=== Supplied material ===
——
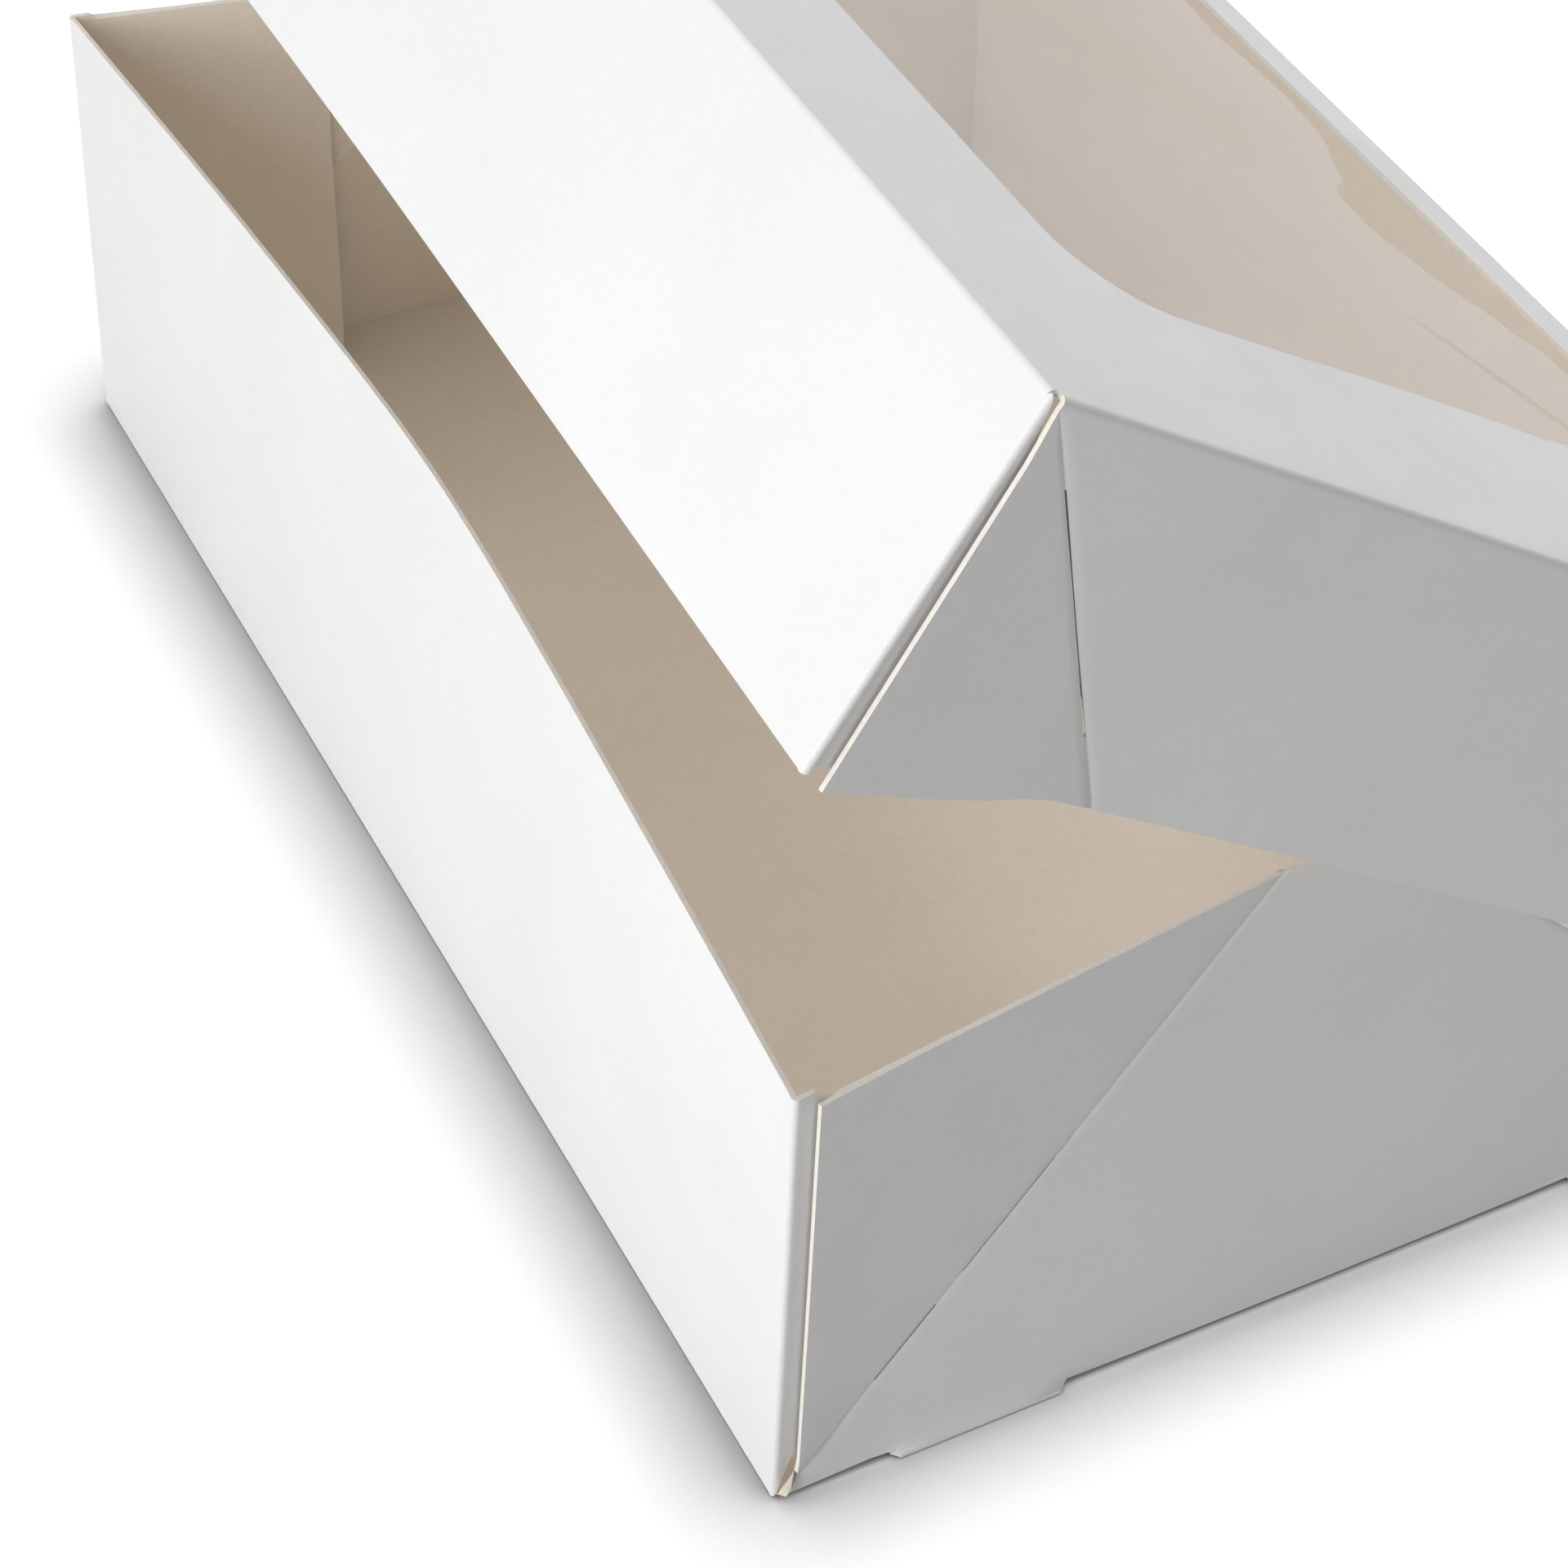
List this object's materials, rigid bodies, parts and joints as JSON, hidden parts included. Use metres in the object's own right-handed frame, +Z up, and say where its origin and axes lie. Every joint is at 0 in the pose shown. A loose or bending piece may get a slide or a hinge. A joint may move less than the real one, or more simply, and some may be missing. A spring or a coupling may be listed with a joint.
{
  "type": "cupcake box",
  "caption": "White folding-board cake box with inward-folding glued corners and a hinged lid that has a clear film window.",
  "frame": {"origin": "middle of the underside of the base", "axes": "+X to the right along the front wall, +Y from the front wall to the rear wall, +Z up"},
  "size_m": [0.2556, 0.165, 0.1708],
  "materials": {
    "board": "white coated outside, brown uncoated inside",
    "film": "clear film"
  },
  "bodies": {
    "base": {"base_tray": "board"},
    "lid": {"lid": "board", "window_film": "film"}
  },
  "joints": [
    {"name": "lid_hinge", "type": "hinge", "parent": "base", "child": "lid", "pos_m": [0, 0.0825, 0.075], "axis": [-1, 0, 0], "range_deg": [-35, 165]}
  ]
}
——
Write out the whole listing again. Match it word for word.

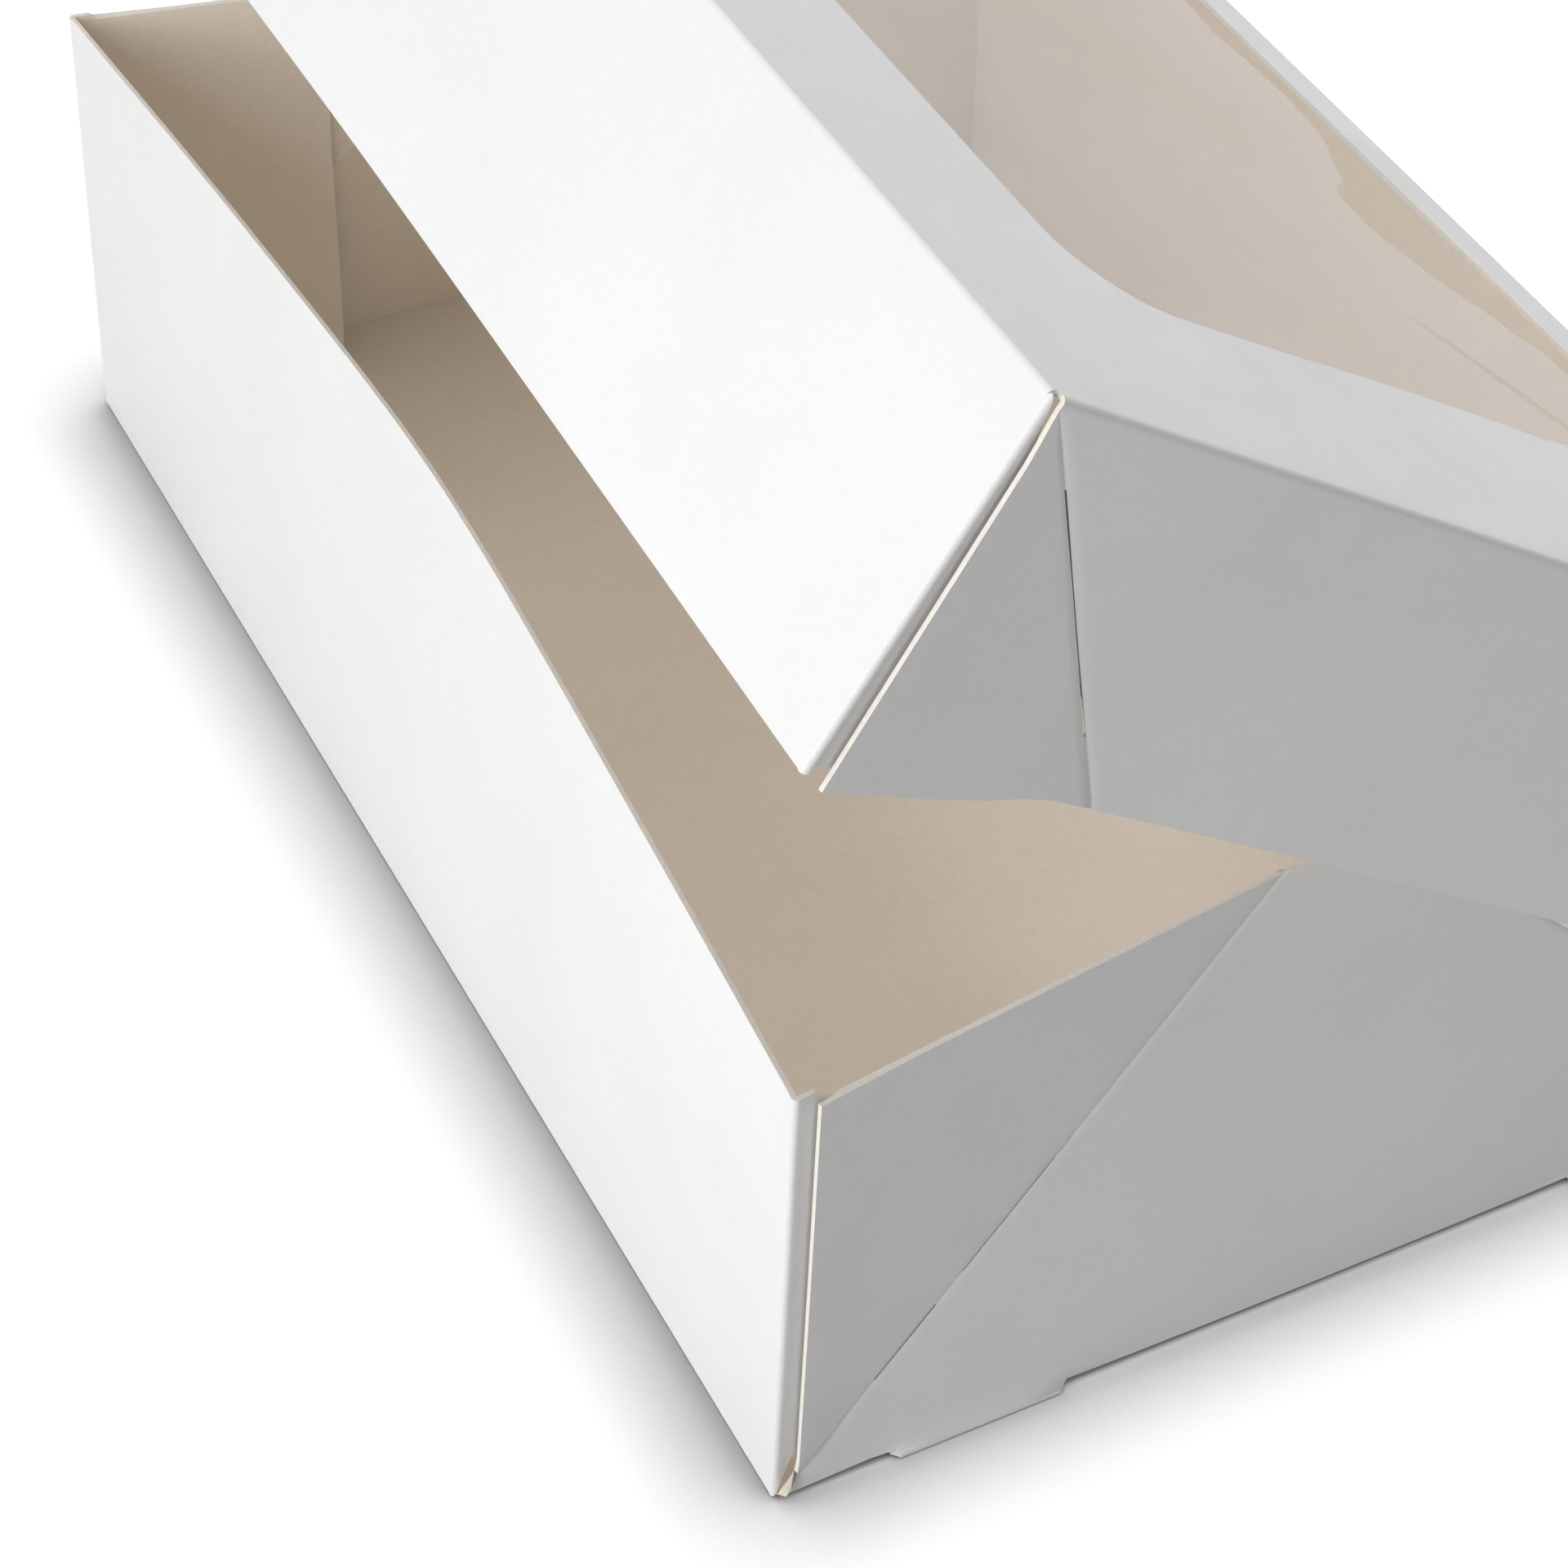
List this object's materials, rigid bodies, parts and joints as JSON, hidden parts included. Use metres in the object's own right-handed frame, +Z up, and say where its origin and axes lie. Every joint is at 0 in the pose shown. A loose or bending piece may get a slide or a hinge. A joint may move less than the real one, or more simply, and some may be missing. A spring or a coupling may be listed with a joint.
{
  "type": "cupcake box",
  "caption": "White folding-board cake box with inward-folding glued corners and a hinged lid that has a clear film window.",
  "frame": {"origin": "middle of the underside of the base", "axes": "+X to the right along the front wall, +Y from the front wall to the rear wall, +Z up"},
  "size_m": [0.2556, 0.165, 0.1708],
  "materials": {
    "board": "white coated outside, brown uncoated inside",
    "film": "clear film"
  },
  "bodies": {
    "base": {"base_tray": "board"},
    "lid": {"lid": "board", "window_film": "film"}
  },
  "joints": [
    {"name": "lid_hinge", "type": "hinge", "parent": "base", "child": "lid", "pos_m": [0, 0.0825, 0.075], "axis": [-1, 0, 0], "range_deg": [-35, 165]}
  ]
}